Write out the records below once more, exactly as they stand.

··········

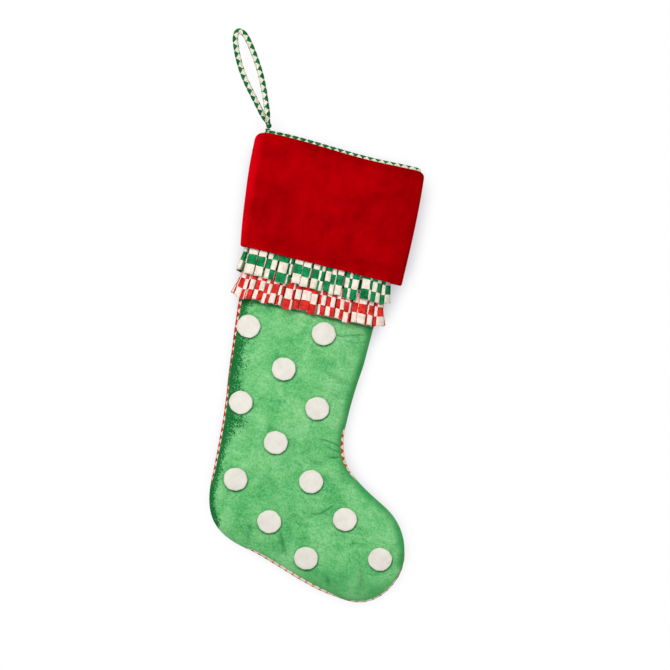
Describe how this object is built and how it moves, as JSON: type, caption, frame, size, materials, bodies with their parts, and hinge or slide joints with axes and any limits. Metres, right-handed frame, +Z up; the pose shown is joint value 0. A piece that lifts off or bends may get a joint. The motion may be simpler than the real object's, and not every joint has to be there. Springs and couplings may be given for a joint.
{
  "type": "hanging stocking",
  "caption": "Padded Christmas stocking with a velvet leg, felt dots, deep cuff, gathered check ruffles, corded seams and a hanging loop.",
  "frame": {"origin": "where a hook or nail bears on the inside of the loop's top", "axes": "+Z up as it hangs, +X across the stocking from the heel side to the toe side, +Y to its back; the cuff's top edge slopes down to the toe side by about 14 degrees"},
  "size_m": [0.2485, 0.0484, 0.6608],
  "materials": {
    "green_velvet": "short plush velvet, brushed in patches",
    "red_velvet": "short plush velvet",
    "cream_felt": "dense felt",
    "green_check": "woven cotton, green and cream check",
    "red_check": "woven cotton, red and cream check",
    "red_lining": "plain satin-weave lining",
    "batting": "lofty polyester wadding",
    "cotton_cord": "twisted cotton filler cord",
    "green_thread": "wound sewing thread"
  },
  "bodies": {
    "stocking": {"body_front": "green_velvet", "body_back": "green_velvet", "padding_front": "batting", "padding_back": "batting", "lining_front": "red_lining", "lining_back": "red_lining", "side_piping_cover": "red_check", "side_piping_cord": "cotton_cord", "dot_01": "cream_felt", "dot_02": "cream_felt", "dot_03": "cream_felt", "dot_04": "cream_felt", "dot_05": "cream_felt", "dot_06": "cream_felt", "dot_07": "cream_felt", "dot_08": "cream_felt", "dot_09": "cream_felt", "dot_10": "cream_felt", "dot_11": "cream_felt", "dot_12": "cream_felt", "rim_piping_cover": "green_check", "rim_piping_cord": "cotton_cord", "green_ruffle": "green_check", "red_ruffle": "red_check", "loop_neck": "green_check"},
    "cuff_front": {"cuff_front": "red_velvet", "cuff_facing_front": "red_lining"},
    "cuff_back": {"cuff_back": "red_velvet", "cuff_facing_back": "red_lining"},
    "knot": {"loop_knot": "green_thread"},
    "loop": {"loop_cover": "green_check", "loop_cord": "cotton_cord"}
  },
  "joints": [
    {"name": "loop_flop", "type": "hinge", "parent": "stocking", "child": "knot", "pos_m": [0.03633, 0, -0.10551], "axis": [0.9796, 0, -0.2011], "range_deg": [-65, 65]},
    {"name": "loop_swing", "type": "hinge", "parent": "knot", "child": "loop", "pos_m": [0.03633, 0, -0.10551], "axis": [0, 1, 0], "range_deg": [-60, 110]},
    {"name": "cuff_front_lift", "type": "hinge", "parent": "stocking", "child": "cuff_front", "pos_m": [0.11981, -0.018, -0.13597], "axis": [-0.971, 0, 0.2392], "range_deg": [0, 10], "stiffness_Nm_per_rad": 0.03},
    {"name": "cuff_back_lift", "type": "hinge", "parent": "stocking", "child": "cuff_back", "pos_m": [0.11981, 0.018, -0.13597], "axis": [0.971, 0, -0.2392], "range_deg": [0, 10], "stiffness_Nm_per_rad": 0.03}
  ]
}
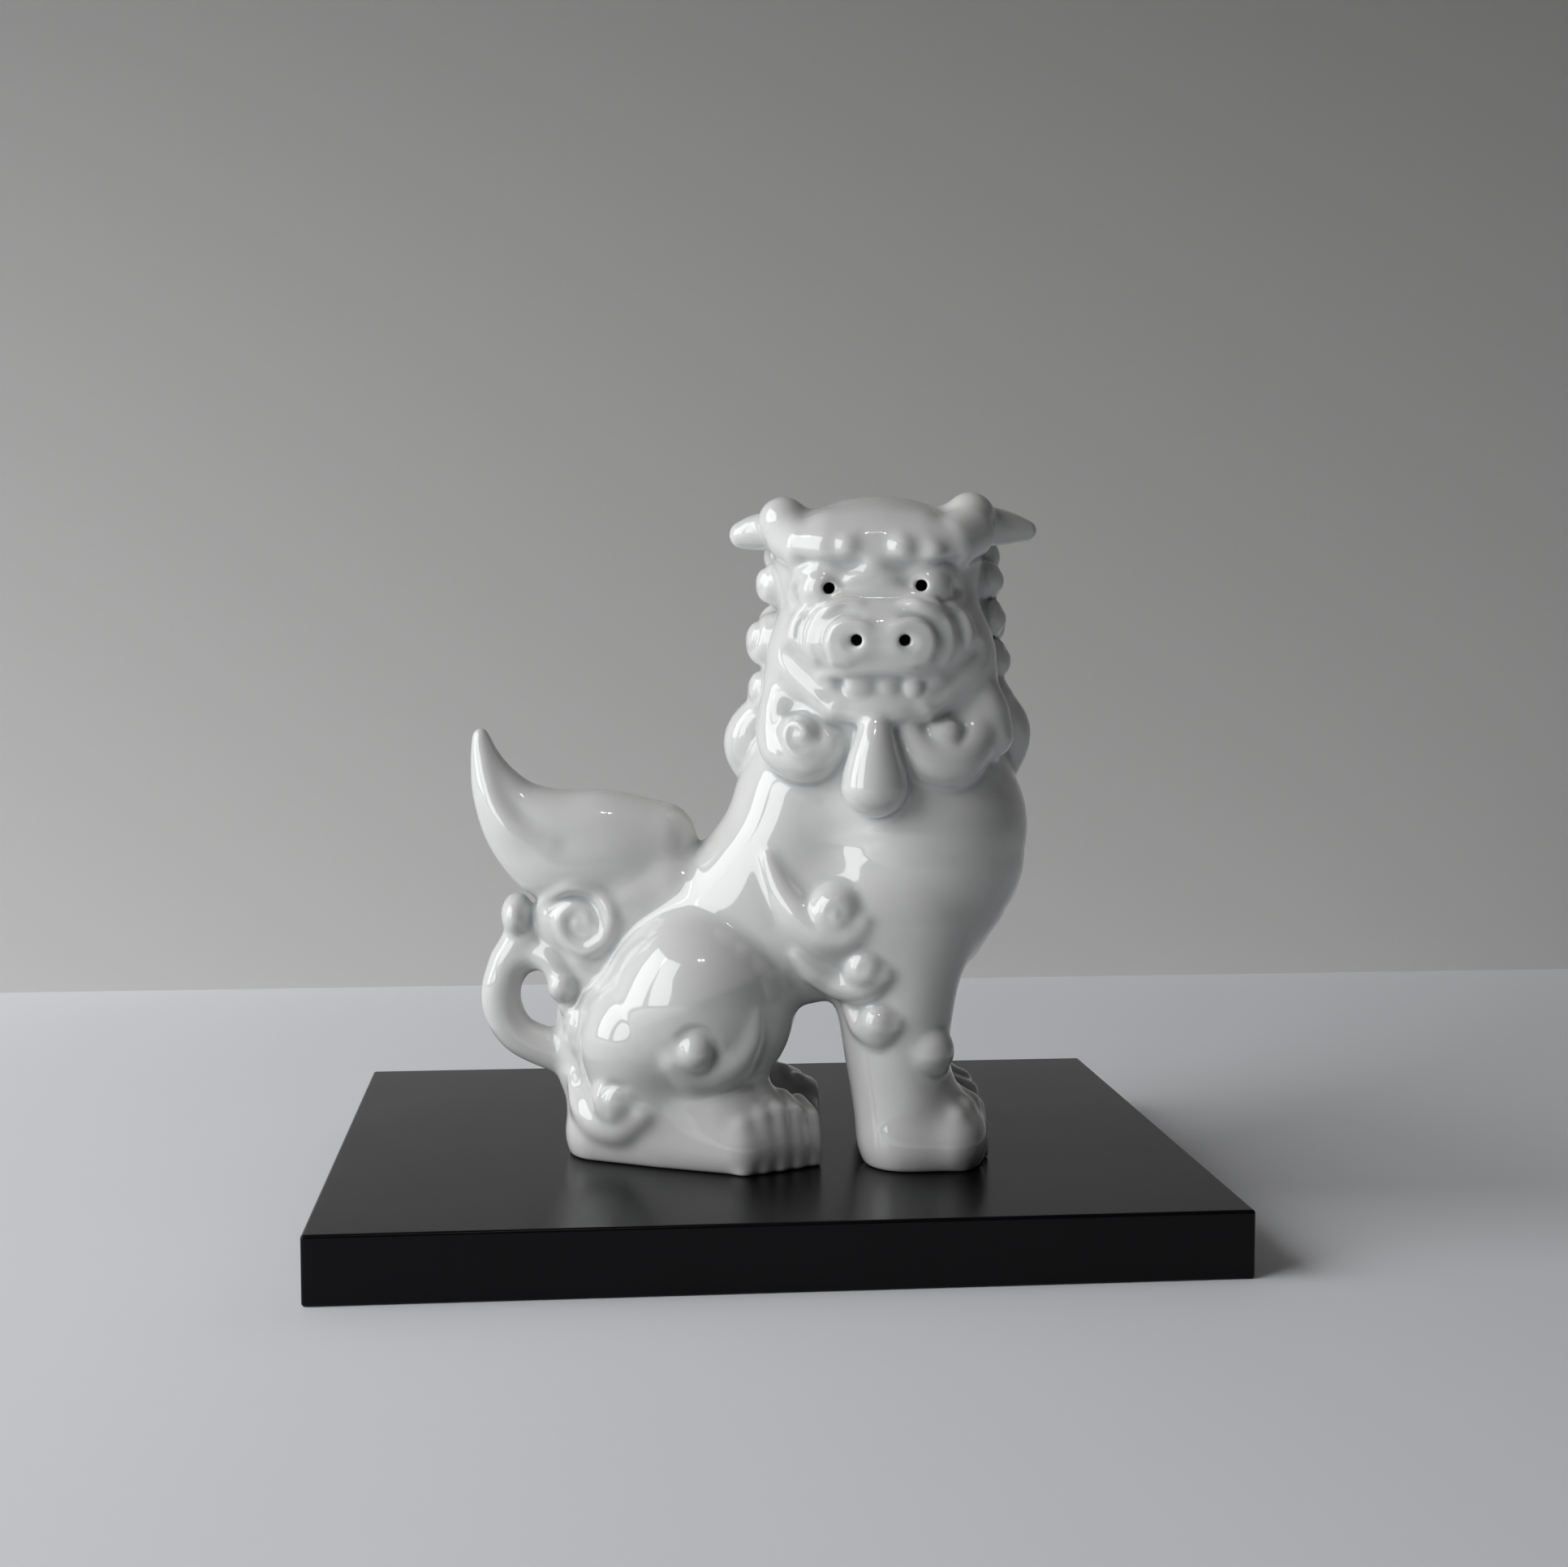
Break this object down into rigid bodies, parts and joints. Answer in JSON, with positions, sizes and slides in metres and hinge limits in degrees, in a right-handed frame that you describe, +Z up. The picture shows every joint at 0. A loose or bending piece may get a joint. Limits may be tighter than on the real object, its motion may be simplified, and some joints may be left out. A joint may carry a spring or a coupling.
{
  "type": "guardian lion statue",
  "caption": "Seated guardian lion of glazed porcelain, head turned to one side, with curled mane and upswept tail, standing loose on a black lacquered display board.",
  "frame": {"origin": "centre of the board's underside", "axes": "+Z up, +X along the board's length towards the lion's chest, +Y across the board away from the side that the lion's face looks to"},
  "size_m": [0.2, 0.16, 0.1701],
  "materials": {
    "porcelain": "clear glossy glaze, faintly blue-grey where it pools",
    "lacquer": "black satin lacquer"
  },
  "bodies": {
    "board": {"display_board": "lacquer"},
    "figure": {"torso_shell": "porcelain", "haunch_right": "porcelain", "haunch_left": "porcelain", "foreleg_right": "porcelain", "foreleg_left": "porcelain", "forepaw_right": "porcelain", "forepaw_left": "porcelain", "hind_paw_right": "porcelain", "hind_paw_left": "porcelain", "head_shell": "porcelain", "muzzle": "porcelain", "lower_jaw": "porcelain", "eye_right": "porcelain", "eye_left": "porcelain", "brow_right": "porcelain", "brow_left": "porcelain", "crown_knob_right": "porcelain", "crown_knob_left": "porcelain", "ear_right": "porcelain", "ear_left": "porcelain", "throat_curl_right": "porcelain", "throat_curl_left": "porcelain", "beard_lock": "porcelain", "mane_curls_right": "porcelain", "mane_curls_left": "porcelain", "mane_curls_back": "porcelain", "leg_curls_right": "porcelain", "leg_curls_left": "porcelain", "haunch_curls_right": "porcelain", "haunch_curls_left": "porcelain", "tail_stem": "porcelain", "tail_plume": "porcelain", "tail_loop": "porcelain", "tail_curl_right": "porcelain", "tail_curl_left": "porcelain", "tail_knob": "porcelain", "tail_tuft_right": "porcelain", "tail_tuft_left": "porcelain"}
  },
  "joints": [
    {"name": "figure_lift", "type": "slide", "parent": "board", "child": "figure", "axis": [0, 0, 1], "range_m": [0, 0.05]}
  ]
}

··········

OUTPUT OF THE TASK:
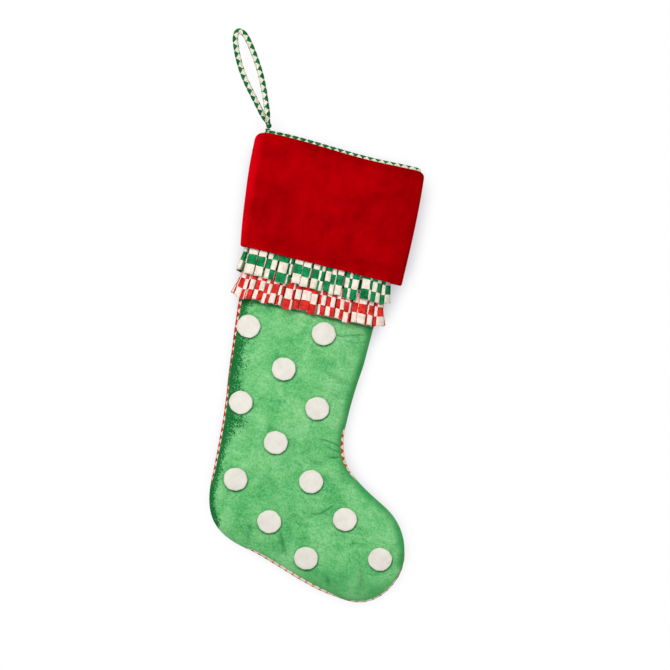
Describe how this object is built and how it moves, as JSON: type, caption, frame, size, materials, bodies with their parts, and hinge or slide joints with axes and any limits. Metres, right-handed frame, +Z up; the pose shown is joint value 0. A piece that lifts off or bends may get a joint. The motion may be simpler than the real object's, and not every joint has to be there. Springs and couplings may be given for a joint.
{
  "type": "hanging stocking",
  "caption": "Padded Christmas stocking with a velvet leg, felt dots, deep cuff, gathered check ruffles, corded seams and a hanging loop.",
  "frame": {"origin": "where a hook or nail bears on the inside of the loop's top", "axes": "+Z up as it hangs, +X across the stocking from the heel side to the toe side, +Y to its back; the cuff's top edge slopes down to the toe side by about 14 degrees"},
  "size_m": [0.2485, 0.0484, 0.6608],
  "materials": {
    "green_velvet": "short plush velvet, brushed in patches",
    "red_velvet": "short plush velvet",
    "cream_felt": "dense felt",
    "green_check": "woven cotton, green and cream check",
    "red_check": "woven cotton, red and cream check",
    "red_lining": "plain satin-weave lining",
    "batting": "lofty polyester wadding",
    "cotton_cord": "twisted cotton filler cord",
    "green_thread": "wound sewing thread"
  },
  "bodies": {
    "stocking": {"body_front": "green_velvet", "body_back": "green_velvet", "padding_front": "batting", "padding_back": "batting", "lining_front": "red_lining", "lining_back": "red_lining", "side_piping_cover": "red_check", "side_piping_cord": "cotton_cord", "dot_01": "cream_felt", "dot_02": "cream_felt", "dot_03": "cream_felt", "dot_04": "cream_felt", "dot_05": "cream_felt", "dot_06": "cream_felt", "dot_07": "cream_felt", "dot_08": "cream_felt", "dot_09": "cream_felt", "dot_10": "cream_felt", "dot_11": "cream_felt", "dot_12": "cream_felt", "rim_piping_cover": "green_check", "rim_piping_cord": "cotton_cord", "green_ruffle": "green_check", "red_ruffle": "red_check", "loop_neck": "green_check"},
    "cuff_front": {"cuff_front": "red_velvet", "cuff_facing_front": "red_lining"},
    "cuff_back": {"cuff_back": "red_velvet", "cuff_facing_back": "red_lining"},
    "knot": {"loop_knot": "green_thread"},
    "loop": {"loop_cover": "green_check", "loop_cord": "cotton_cord"}
  },
  "joints": [
    {"name": "loop_flop", "type": "hinge", "parent": "stocking", "child": "knot", "pos_m": [0.03633, 0, -0.10551], "axis": [0.9796, 0, -0.2011], "range_deg": [-65, 65]},
    {"name": "loop_swing", "type": "hinge", "parent": "knot", "child": "loop", "pos_m": [0.03633, 0, -0.10551], "axis": [0, 1, 0], "range_deg": [-60, 110]},
    {"name": "cuff_front_lift", "type": "hinge", "parent": "stocking", "child": "cuff_front", "pos_m": [0.11981, -0.018, -0.13597], "axis": [-0.971, 0, 0.2392], "range_deg": [0, 10], "stiffness_Nm_per_rad": 0.03},
    {"name": "cuff_back_lift", "type": "hinge", "parent": "stocking", "child": "cuff_back", "pos_m": [0.11981, 0.018, -0.13597], "axis": [0.971, 0, -0.2392], "range_deg": [0, 10], "stiffness_Nm_per_rad": 0.03}
  ]
}
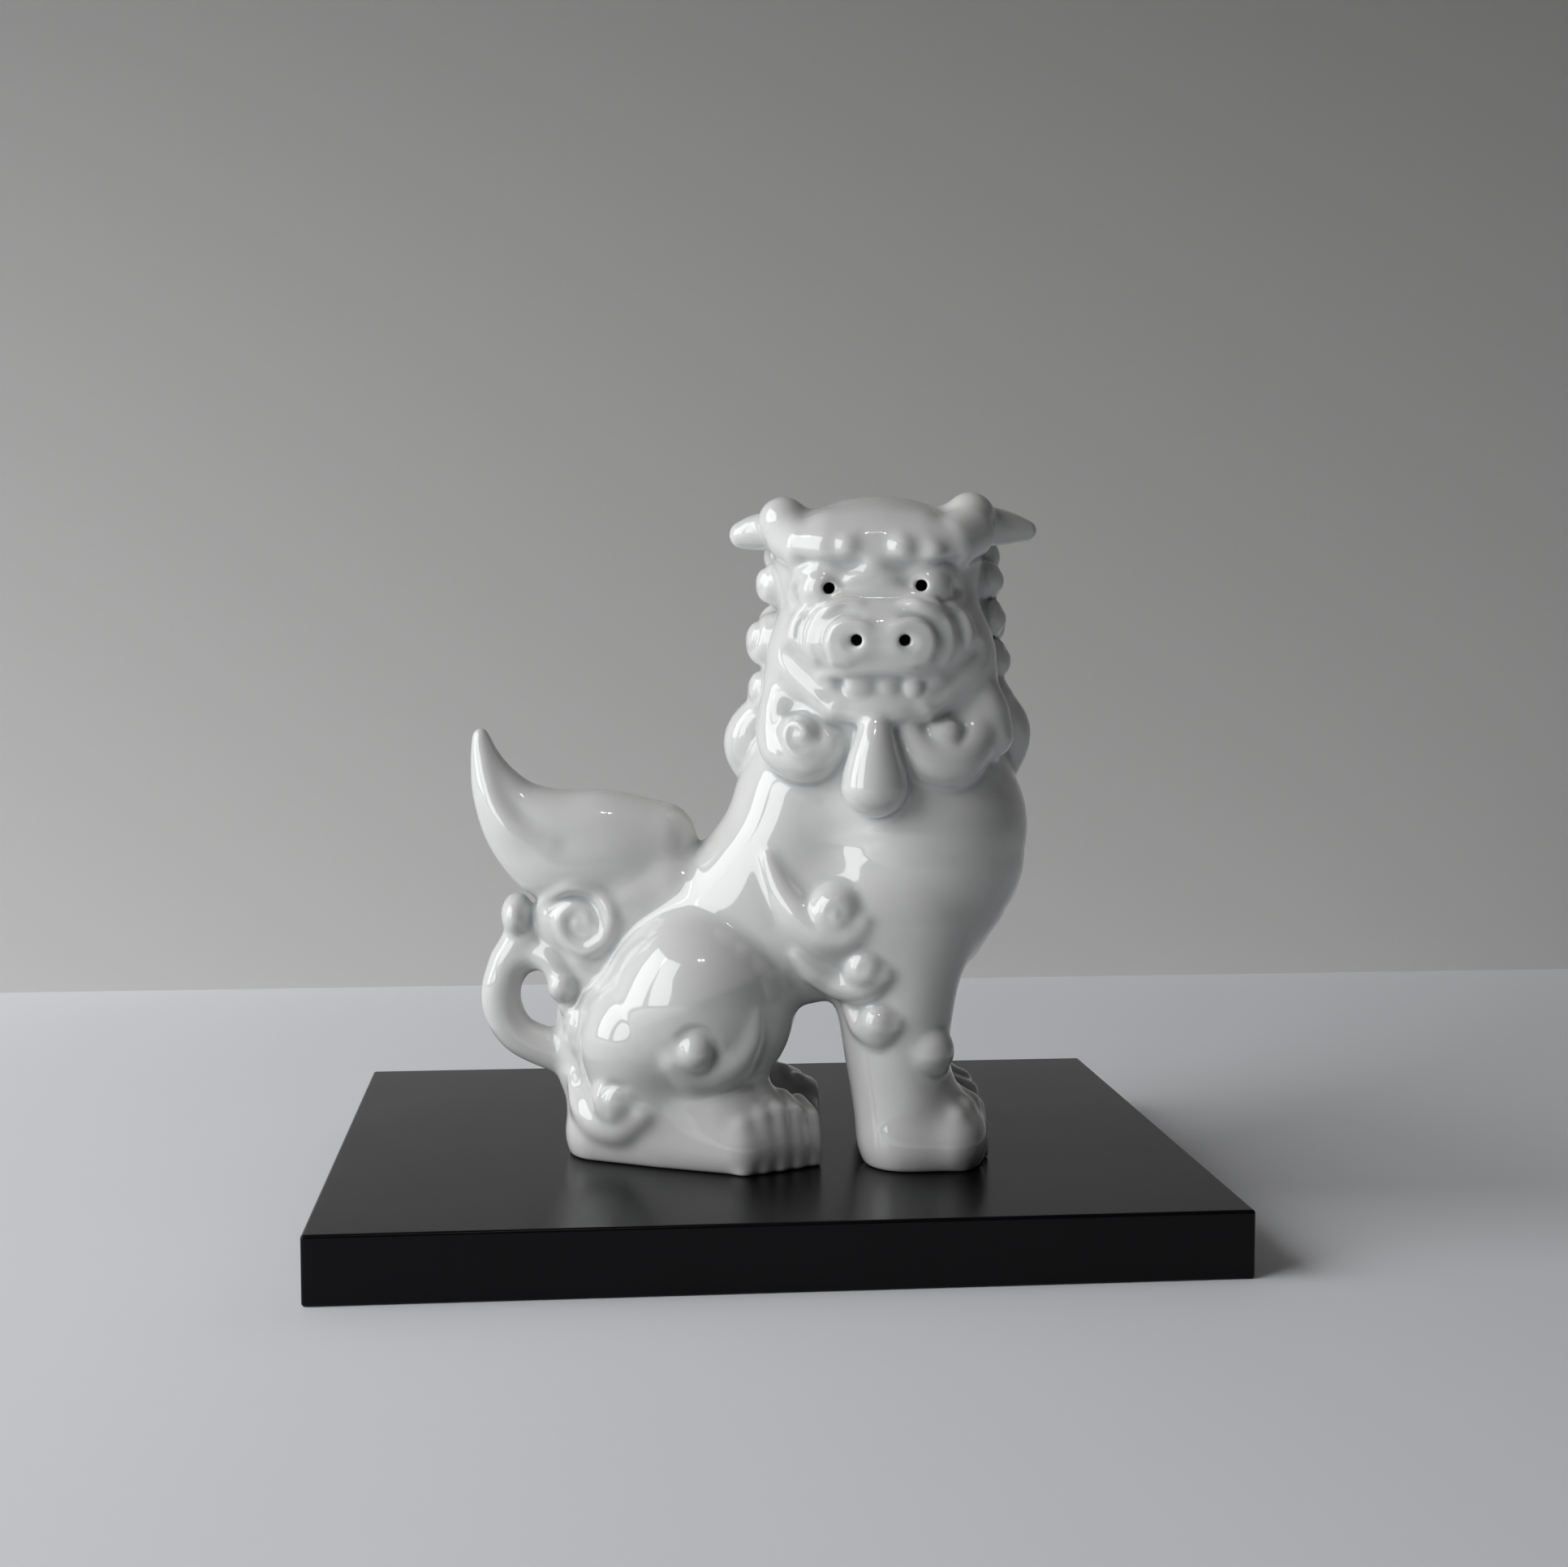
Break this object down into rigid bodies, parts and joints. Answer in JSON, with positions, sizes and slides in metres and hinge limits in degrees, in a right-handed frame that you describe, +Z up. The picture shows every joint at 0. A loose or bending piece may get a joint. Limits may be tighter than on the real object, its motion may be simplified, and some joints may be left out. A joint may carry a spring or a coupling.
{
  "type": "guardian lion statue",
  "caption": "Seated guardian lion of glazed porcelain, head turned to one side, with curled mane and upswept tail, standing loose on a black lacquered display board.",
  "frame": {"origin": "centre of the board's underside", "axes": "+Z up, +X along the board's length towards the lion's chest, +Y across the board away from the side that the lion's face looks to"},
  "size_m": [0.2, 0.16, 0.1701],
  "materials": {
    "porcelain": "clear glossy glaze, faintly blue-grey where it pools",
    "lacquer": "black satin lacquer"
  },
  "bodies": {
    "board": {"display_board": "lacquer"},
    "figure": {"torso_shell": "porcelain", "haunch_right": "porcelain", "haunch_left": "porcelain", "foreleg_right": "porcelain", "foreleg_left": "porcelain", "forepaw_right": "porcelain", "forepaw_left": "porcelain", "hind_paw_right": "porcelain", "hind_paw_left": "porcelain", "head_shell": "porcelain", "muzzle": "porcelain", "lower_jaw": "porcelain", "eye_right": "porcelain", "eye_left": "porcelain", "brow_right": "porcelain", "brow_left": "porcelain", "crown_knob_right": "porcelain", "crown_knob_left": "porcelain", "ear_right": "porcelain", "ear_left": "porcelain", "throat_curl_right": "porcelain", "throat_curl_left": "porcelain", "beard_lock": "porcelain", "mane_curls_right": "porcelain", "mane_curls_left": "porcelain", "mane_curls_back": "porcelain", "leg_curls_right": "porcelain", "leg_curls_left": "porcelain", "haunch_curls_right": "porcelain", "haunch_curls_left": "porcelain", "tail_stem": "porcelain", "tail_plume": "porcelain", "tail_loop": "porcelain", "tail_curl_right": "porcelain", "tail_curl_left": "porcelain", "tail_knob": "porcelain", "tail_tuft_right": "porcelain", "tail_tuft_left": "porcelain"}
  },
  "joints": [
    {"name": "figure_lift", "type": "slide", "parent": "board", "child": "figure", "axis": [0, 0, 1], "range_m": [0, 0.05]}
  ]
}